What is expected
Locate the lines that hold the string "from". Copy every such line.

Material shown
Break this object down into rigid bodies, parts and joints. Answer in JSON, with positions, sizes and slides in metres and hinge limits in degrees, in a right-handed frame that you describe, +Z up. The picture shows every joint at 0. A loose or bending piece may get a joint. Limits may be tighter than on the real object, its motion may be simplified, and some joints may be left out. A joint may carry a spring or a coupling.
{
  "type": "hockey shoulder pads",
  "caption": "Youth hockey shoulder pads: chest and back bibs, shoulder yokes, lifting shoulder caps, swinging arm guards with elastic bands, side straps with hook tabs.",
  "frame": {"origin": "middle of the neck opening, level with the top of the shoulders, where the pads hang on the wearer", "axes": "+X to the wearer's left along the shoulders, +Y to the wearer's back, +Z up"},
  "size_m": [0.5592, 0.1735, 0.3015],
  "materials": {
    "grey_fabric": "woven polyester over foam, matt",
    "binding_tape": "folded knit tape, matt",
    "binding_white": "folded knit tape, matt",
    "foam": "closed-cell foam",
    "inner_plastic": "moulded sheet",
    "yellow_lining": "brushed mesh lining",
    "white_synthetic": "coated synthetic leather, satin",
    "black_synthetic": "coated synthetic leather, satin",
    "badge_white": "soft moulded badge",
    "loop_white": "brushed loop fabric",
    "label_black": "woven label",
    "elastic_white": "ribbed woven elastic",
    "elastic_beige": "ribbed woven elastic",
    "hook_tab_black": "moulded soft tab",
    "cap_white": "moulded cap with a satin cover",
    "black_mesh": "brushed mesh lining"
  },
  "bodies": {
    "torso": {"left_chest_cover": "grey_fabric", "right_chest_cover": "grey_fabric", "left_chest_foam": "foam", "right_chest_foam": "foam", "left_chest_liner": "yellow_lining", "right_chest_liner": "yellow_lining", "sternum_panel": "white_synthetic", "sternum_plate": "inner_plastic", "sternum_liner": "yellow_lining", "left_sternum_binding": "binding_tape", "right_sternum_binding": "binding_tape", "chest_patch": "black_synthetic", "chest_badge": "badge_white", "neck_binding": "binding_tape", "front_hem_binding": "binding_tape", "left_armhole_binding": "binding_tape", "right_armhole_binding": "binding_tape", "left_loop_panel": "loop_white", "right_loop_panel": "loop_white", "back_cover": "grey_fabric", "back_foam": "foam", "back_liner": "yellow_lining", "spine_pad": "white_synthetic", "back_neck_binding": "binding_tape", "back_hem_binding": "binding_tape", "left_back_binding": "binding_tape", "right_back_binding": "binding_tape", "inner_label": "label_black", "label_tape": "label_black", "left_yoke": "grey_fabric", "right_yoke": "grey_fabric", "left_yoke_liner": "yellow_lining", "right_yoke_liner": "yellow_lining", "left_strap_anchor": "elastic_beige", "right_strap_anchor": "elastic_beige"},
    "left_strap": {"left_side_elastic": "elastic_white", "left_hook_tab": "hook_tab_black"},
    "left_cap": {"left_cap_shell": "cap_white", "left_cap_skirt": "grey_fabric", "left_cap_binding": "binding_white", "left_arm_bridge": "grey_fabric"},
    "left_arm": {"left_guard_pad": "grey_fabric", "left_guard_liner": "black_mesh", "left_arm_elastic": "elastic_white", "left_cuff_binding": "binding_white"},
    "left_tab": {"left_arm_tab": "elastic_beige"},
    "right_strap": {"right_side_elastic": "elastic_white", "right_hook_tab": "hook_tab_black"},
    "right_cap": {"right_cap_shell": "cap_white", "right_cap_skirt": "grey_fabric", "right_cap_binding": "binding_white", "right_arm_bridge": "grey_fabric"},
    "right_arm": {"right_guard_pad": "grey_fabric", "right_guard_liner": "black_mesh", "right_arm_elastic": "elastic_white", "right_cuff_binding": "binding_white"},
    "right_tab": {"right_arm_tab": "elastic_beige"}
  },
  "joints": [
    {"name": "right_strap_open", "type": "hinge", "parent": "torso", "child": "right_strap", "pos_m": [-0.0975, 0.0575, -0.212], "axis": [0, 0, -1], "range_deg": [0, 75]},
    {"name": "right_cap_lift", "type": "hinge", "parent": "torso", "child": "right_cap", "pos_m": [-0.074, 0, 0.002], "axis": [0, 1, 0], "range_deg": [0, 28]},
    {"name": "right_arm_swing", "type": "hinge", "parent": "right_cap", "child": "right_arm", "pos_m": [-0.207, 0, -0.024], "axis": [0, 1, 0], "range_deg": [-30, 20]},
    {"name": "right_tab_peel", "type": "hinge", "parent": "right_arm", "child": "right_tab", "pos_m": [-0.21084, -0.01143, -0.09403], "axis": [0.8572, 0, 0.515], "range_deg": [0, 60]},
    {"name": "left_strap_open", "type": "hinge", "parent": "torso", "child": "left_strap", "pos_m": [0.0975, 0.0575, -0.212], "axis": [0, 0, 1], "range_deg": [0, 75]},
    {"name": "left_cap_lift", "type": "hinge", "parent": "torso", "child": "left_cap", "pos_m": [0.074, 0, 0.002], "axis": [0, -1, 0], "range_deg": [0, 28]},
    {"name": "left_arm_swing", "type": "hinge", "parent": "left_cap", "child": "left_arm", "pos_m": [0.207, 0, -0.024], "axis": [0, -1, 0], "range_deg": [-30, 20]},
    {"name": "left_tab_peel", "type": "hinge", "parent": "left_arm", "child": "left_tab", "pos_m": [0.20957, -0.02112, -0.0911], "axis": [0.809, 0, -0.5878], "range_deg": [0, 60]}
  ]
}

* * *

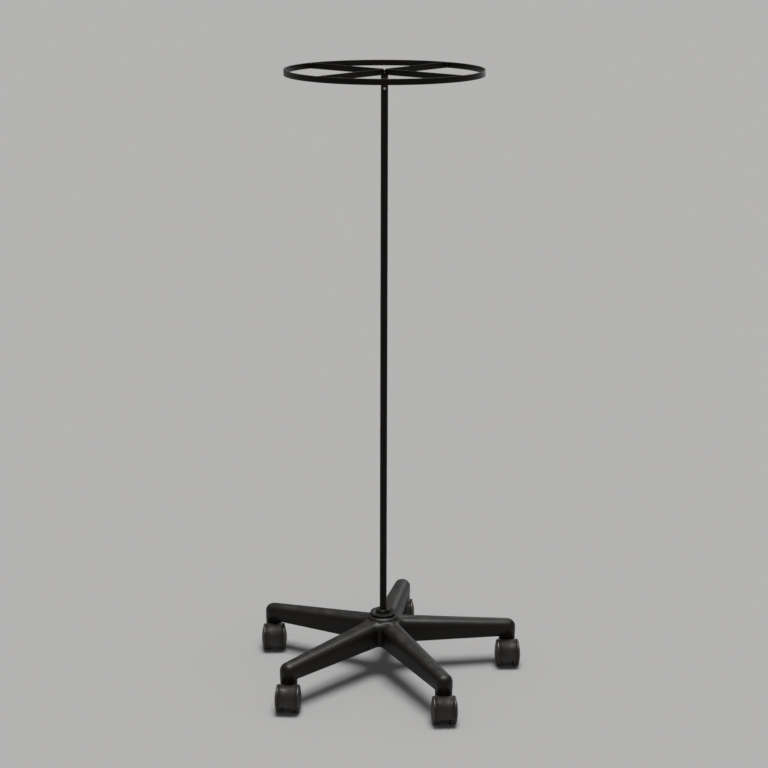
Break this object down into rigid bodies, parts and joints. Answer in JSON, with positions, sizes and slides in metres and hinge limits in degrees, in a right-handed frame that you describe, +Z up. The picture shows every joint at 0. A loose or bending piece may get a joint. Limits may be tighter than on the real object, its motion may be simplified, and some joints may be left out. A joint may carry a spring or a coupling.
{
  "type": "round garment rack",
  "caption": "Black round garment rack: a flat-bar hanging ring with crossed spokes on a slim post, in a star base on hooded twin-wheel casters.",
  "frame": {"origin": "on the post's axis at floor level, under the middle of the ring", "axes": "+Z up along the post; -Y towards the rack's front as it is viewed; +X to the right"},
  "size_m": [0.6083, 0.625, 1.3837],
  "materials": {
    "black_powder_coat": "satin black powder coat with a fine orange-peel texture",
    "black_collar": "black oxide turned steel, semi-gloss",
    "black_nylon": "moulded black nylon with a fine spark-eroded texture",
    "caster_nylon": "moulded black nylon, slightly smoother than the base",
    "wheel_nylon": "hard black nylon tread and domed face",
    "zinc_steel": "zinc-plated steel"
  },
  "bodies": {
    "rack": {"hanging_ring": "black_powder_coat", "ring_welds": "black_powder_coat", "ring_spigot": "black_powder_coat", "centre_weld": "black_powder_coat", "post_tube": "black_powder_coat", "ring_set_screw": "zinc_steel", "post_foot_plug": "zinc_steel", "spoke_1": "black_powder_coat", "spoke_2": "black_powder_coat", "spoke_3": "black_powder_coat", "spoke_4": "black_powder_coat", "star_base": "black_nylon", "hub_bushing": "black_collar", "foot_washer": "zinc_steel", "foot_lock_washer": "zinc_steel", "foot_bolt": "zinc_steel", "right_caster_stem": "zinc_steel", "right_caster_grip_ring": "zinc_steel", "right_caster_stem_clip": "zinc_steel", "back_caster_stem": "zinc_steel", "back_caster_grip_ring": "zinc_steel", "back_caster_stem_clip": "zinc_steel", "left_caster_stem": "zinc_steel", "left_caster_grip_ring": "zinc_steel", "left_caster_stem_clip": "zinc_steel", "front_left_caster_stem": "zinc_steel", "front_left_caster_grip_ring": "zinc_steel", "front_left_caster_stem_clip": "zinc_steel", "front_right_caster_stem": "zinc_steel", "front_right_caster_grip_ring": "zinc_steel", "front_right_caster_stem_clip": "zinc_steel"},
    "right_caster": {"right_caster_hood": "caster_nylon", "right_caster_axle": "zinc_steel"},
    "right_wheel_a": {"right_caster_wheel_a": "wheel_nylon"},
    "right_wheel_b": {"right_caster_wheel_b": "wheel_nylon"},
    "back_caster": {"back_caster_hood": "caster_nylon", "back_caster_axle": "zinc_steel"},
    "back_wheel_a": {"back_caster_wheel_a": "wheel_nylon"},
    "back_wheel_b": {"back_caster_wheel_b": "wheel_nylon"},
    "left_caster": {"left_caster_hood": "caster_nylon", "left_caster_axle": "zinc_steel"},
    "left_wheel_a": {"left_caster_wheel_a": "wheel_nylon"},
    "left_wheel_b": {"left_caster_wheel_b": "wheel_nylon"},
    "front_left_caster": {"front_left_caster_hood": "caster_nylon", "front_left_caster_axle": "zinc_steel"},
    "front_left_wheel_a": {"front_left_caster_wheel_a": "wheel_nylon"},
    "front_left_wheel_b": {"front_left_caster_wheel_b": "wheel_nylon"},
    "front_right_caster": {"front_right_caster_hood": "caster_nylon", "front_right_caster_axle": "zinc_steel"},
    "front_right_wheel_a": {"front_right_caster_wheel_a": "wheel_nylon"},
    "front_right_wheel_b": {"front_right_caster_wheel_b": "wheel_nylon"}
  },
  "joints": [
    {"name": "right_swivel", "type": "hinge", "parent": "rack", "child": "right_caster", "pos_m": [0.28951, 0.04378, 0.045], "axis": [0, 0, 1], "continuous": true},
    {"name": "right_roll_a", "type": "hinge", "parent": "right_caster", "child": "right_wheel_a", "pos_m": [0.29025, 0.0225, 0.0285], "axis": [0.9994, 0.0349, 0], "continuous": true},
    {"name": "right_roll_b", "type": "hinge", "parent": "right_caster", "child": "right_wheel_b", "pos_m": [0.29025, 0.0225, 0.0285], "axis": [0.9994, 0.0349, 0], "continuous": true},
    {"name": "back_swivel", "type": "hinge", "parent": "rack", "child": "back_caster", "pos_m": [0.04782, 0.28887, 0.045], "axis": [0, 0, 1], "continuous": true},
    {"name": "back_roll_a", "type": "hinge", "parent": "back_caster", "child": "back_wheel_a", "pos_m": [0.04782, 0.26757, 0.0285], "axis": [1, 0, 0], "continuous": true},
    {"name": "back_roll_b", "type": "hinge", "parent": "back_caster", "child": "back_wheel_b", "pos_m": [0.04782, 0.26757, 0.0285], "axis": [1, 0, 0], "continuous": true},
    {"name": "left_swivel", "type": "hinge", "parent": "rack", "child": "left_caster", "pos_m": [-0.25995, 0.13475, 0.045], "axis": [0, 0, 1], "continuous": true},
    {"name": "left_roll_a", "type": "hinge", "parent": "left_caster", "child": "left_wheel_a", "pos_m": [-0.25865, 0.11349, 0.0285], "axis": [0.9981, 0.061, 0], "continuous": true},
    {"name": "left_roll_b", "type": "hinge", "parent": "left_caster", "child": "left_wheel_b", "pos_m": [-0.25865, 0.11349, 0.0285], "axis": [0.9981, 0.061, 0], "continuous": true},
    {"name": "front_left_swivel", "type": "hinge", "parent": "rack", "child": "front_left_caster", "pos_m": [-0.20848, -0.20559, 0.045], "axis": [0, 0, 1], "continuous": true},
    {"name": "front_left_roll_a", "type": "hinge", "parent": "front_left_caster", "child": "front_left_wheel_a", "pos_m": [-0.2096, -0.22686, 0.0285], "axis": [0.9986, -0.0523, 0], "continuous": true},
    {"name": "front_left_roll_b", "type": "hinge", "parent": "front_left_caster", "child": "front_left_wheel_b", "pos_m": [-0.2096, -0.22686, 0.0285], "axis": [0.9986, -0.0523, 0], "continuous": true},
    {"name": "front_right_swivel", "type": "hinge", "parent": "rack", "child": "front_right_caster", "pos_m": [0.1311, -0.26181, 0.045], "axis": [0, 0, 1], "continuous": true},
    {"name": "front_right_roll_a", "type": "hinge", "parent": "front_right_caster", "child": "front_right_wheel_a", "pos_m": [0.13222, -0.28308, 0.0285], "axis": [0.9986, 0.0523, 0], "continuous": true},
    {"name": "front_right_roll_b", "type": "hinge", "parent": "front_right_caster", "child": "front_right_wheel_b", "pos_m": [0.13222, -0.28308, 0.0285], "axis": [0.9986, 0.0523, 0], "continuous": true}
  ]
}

---

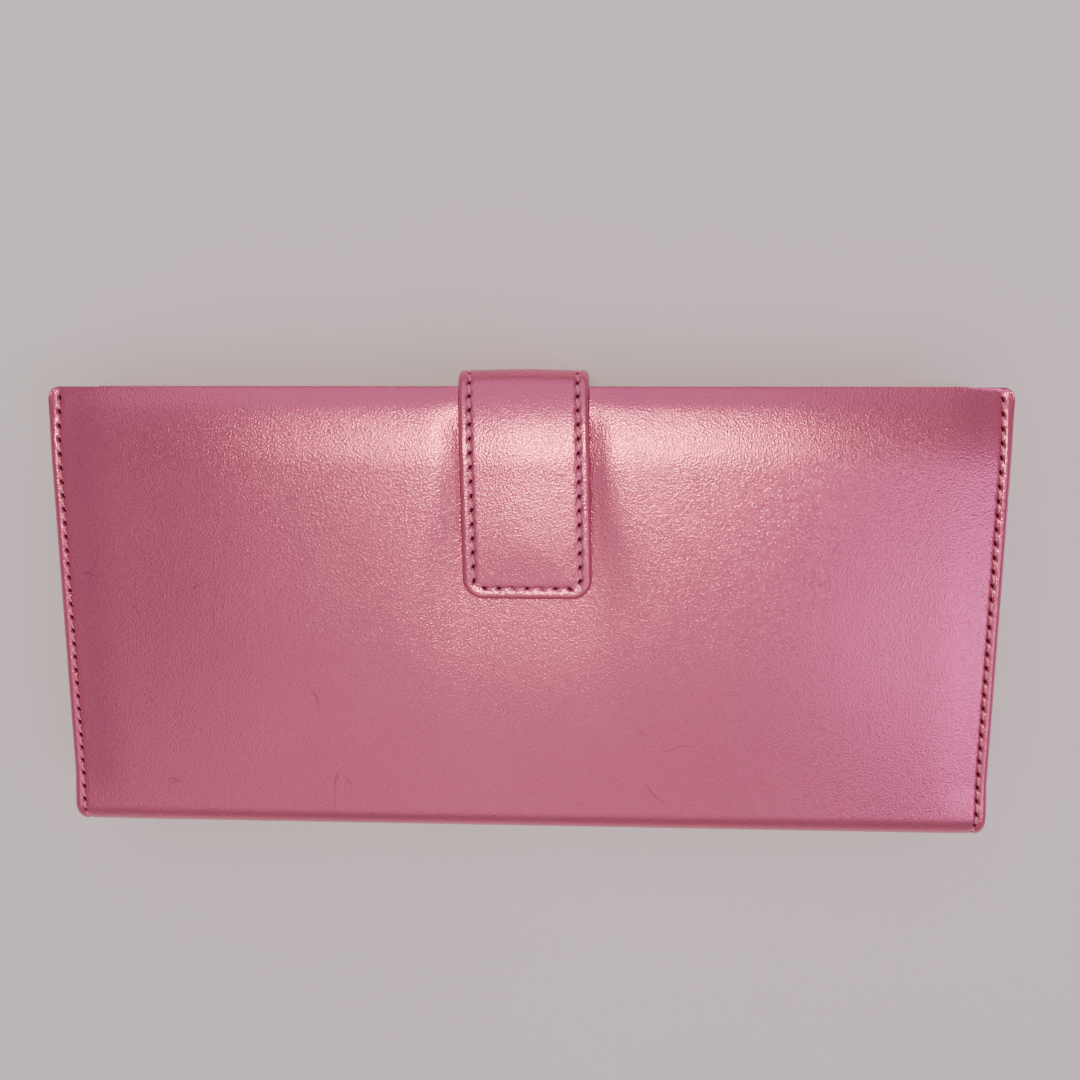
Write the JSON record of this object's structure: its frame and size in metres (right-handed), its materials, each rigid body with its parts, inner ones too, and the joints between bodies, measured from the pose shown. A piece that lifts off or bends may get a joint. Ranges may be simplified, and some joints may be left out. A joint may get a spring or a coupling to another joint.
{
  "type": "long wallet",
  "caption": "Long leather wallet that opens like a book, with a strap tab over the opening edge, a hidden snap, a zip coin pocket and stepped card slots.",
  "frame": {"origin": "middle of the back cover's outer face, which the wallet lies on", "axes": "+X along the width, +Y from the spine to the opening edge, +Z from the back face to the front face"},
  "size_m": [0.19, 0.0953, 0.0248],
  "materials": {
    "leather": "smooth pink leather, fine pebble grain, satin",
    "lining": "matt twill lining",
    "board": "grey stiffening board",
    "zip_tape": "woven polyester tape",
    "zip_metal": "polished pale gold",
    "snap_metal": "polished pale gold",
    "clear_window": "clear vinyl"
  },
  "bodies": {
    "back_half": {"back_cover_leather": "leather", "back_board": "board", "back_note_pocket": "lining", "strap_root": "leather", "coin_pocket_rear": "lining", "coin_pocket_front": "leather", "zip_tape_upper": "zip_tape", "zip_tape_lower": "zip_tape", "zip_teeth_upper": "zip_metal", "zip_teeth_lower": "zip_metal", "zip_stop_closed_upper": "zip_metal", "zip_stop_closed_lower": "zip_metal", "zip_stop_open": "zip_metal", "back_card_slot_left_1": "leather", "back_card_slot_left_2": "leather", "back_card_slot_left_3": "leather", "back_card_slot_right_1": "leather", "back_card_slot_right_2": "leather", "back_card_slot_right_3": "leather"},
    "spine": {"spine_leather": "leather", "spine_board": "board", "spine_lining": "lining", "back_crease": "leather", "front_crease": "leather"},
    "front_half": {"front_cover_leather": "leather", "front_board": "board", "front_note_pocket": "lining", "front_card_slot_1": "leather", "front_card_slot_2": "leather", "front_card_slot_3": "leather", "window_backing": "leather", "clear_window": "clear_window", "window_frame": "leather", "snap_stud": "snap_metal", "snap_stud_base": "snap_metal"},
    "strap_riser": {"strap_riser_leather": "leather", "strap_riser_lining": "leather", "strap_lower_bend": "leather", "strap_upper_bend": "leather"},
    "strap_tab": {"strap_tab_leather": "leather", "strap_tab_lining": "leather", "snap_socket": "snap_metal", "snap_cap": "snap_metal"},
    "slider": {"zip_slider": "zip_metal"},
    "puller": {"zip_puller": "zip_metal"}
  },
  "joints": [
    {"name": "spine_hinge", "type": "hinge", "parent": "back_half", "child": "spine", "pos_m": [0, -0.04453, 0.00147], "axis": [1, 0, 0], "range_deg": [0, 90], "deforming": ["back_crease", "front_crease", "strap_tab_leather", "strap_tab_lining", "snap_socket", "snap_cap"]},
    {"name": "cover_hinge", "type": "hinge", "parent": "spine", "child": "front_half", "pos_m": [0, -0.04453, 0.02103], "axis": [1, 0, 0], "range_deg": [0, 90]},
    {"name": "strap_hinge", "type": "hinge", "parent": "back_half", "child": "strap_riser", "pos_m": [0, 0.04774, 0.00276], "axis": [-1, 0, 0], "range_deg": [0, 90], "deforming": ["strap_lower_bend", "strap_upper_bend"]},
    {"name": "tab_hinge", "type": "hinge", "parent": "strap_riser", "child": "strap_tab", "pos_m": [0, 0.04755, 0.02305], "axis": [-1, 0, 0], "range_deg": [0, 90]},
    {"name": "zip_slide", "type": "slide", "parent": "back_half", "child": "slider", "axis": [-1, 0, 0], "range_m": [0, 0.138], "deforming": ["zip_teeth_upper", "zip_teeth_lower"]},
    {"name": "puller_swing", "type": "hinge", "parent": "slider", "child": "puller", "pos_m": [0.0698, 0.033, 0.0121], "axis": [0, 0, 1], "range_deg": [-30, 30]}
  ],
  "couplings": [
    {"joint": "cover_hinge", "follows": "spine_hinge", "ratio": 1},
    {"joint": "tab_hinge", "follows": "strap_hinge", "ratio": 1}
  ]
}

Final result
Write the JSON record of this object's structure: its frame and size in metres (right-handed), its materials, each rigid body with its parts, inner ones too, and the joints between bodies, measured from the pose shown. A piece that lifts off or bends may get a joint. Ranges may be simplified, and some joints may be left out. A joint may get a spring or a coupling to another joint.
  "frame": {"origin": "middle of the back cover's outer face, which the wallet lies on", "axes": "+X along the width, +Y from the spine to the opening edge, +Z from the back face to the front face"},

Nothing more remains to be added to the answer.